Creating a reusable Jedis client.

JedisPooled is a connection pool that allows you to create multiple connections to Redis. This is useful when you want to create multiple threads that can access Redis at the same time.

In [26]:
import redis.clients.jedis.JedisPooled
val jedisPooled = JedisPooled()

Redis Streams is a stream of hashes:
- Each hash is a map of key-value pairs.
- The keys are strings and the values are strings.
- The keys are used to identify the fields in the hash and the values are the data that is stored in the hash.

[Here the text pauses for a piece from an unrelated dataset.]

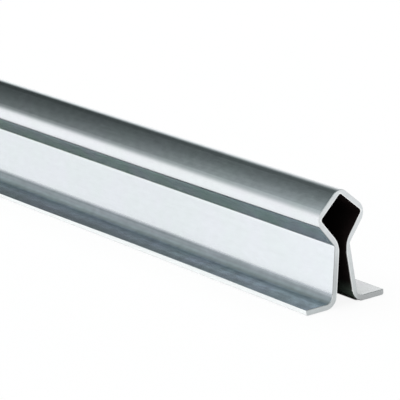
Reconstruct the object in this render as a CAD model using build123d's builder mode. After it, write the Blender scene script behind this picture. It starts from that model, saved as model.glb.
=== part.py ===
from build123d import *
import os
from math import cos, radians, tan

# A V-groove gate track: one strip of galvanised steel, roll-formed into a hollow
# diamond head on two splayed legs with turned-out feet, and cut square to a stock length.
# +X is across the track, +Y along it and +Z up. The origin is on the floor, under the
# middle of the track.

# Driving dimensions, in millimetres and degrees
stock_length = 3000.0
track_height = 60.0  # from the floor to the rounded ridge
base_width = 48.4  # over the slit edges of the two feet
head_width = 27.7  # over the rounded sides of the head
neck_gap = 4.0  # clear space between the two walls at the neck
sheet_thickness = 3.0
ridge_angle = 95.0  # between the two faces that the wheel runs on
undercut_angle = 37.0  # of the head's lower faces, from upright
leg_splay = 7.0  # of the legs, from upright
# Inside and outside radius of each bend. The tighter a bend is rolled, the more it thins.
ridge_inside_radius = 1.0
ridge_outside_radius = 5.5
side_inside_radius = 1.5
side_outside_radius = 7.0
neck_inside_radius = 2.0  # the crease on the outside of the track
neck_outside_radius = 12.0  # in the throat between the walls
foot_inside_radius = 4.0  # above the foot
foot_outside_radius = 7.0
rollover_radius = 1.2  # of the slit edges underneath, where the knife pressed the strip over
burr_radius = 0.4  # of the slit edges on top, where the knife came out
deburr = 0.25  # chamfer left on the saw cuts

half_sheet = sheet_thickness / 2

# How far the strip turns at each bend, and how far a bend's corner points off level
ridge_turn = 180 - ridge_angle
side_turn = ridge_angle / 2 + undercut_angle
side_tilt = (ridge_angle / 2 - undercut_angle) / 2
neck_turn = undercut_angle + leg_splay
neck_tilt = (undercut_angle - leg_splay) / 2


def corner_reach(radius, turn, tilt=0):
    """How far a sharp corner stands out past the bend that rounds it, measured level or
    upright, where the corner points this many degrees away from that direction."""
    return radius * (cos(radians(tilt)) / cos(radians(turn / 2)) - 1)


def beside(corners, distance):
    """The corners of a line that runs this far to the left of the line through these."""
    points = [Vector(*corner) for corner in corners]
    lefts = [(end - start).normalized().rotate(Axis.Z, 90) for start, end in zip(points, points[1:])]
    lefts = [lefts[0], *lefts, lefts[-1]]
    return [
        point + (before + after) * (distance / (1 + before.dot(after)))
        for point, before, after in zip(points, lefts, lefts[1:])
    ]


# Half of the strip's mid-plane as its sharp corners (across, up), from the ridge to the
# edge of the foot. Each corner is set by what its bend has to reach or leave clear.
ridge_z = track_height - half_sheet + corner_reach(ridge_outside_radius - half_sheet, ridge_turn)
side_x = head_width / 2 - half_sheet
side_x += corner_reach(side_outside_radius - half_sheet, side_turn, side_tilt)
side_z = ridge_z - side_x / tan(radians(ridge_angle / 2))
neck_x = neck_gap / 2 + half_sheet
neck_x -= corner_reach(neck_outside_radius - half_sheet, neck_turn, neck_tilt)
neck_z = side_z - (side_x - neck_x) / tan(radians(undercut_angle))
foot_x = neck_x + (neck_z - half_sheet) * tan(radians(leg_splay))

right_half = [
    (side_x, side_z),
    (neck_x, neck_z),
    (foot_x, half_sheet),
    (base_width / 2, half_sheet),
]
left_half = [(-x, z) for x, z in reversed(right_half)]
corners = [*left_half, (0, ridge_z), *right_half]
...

Let's create an extension function to convert the Event object to a Map<String, String> (Hash) for Redis Streams.

In [27]:
fun JetStreamEvent.toMap() = mapOf(
        "did" to this.did,
        "timeUs" to this.commit?.record?.timeUs.toString(),
        "text" to this.commit?.record?.text.toString(),
        "langs" to this.commit?.record?.langs.toString(),
        "operation" to this.commit?.operation.toString(),
        "rkey" to this.commit?.rkey.toString(),
        "parentUri" to (this.commit?.record?.reply?.parent?.uri ?: ""),
        "rootUri" to (this.commit?.record?.reply?.root?.uri ?: ""),
        "uri" to "at://${this.did}/app.bsky.feed.post/${this.commit?.rkey}",
    )

To add an entry to a Redis Stream, we need to use the `XADD` command:

`XADD streamName id entry [field value] [field value] ...`

Let's create a function that encapsulates the `XADD` command and takes a stream name and a hash as parameters:

In [28]:
import redis.clients.jedis.StreamEntryID
import redis.clients.jedis.params.XAddParams

fun addToStream(streamName: String, hash: Map<String, String>) {
    jedisPooled.xadd(
        streamName,
        XAddParams.xAddParams().id(StreamEntryID.NEW_ENTRY),
        hash
    )
}

Now let's consume the Jetstream Websocket and insert the events into a Redis Stream using the function `addToStream`.

In [31]:
runBlocking {
    consumeJetstream(limit = 4000) { event ->
        addToStream("jetstream", event.toMap())
    }
}

Open Redis Insight and show the stream.